I also threw in the usual models such as Random Forest, XGBoost, LightGBM, and Neural Networks. The tree based models worked pretty well in country B and C datasets—most likely due to the heavily imbalanced nature of the two datasets.

At first, my plan was to perform Bayesian optimization on the parameters to come up with a single best parameter set for each. Later, I realized that I can just combine the best performing variation of the Bayesian optimized models. I ended up building 100 variations by taking the top 20 variations of each model as the meta-models to be used in the final predictions.

The common method in combining these many models is stacking. However, stacking surprisingly didn't work well. It took me a while to realize that I can fairly easily combine an arbitrary number of model results by blending them. Common appoach in blending is by manually assigning weights based on intuition. While this method works for fairly small number of models, this is not scalable to quite a number of models—in this case 100. I was able to solve this problem via a constrained optimization of the model weights.
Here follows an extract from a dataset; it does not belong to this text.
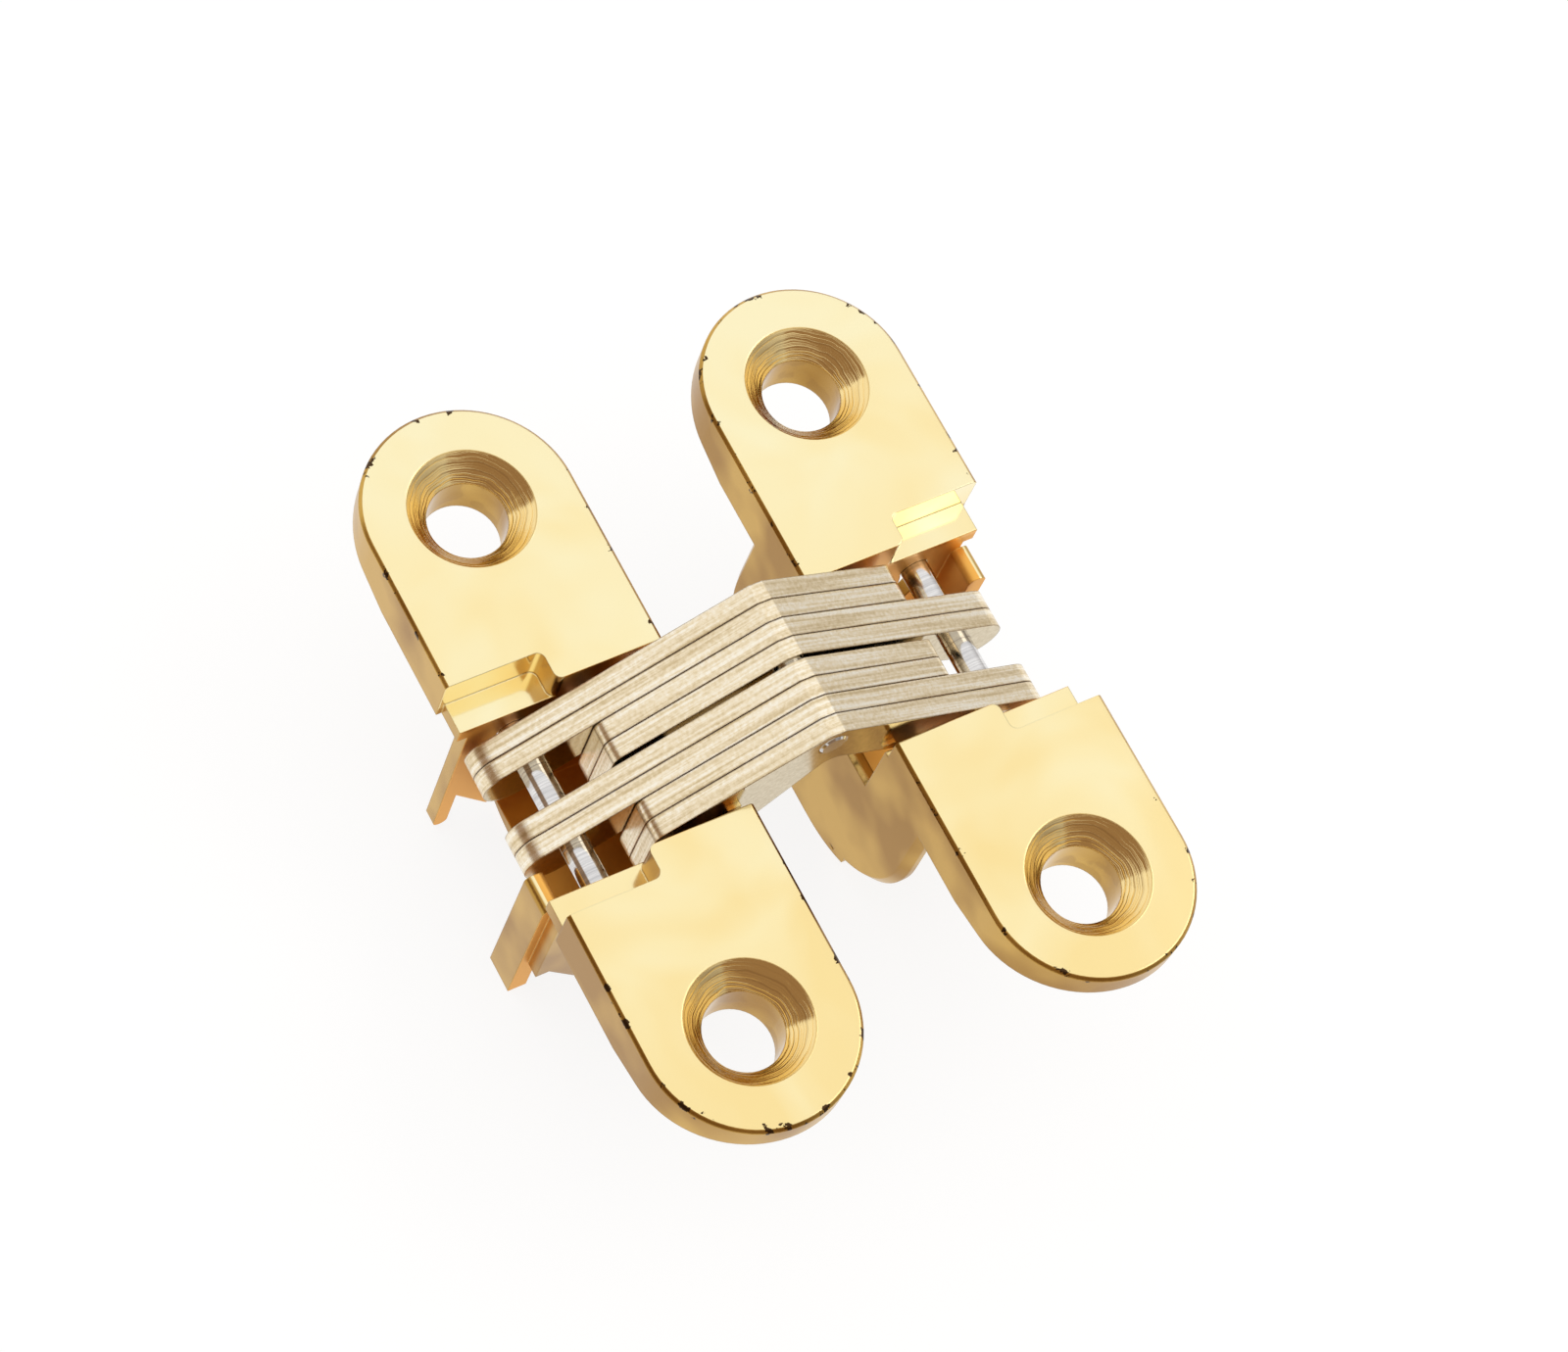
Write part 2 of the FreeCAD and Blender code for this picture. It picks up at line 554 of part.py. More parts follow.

In the weight optimization process, I used the out-of-fold predictions from each meta-models and constrained the weights such that they sum up to one. The coefficients of the linear combination of the out-of-fold predictions are then optimized based on the loss metric against the actual values. This process was done using stratified cross validation (10-folds) and the coefficients for each fold were then averaged to blend the test meta-predictions.

I think the model could have scored higher if I used more meta-models instead of just selecting the best 20 for each base model. :D

Check out avsolatorio’s full write-up and solution in the competition repo.


Thanks to all the participants and to our winners! Special thanks to the World Bank and their Knowledge for Change Program for putting together the data, funding the challenge, and helping to spread the word about opportunities to use data science for social impact.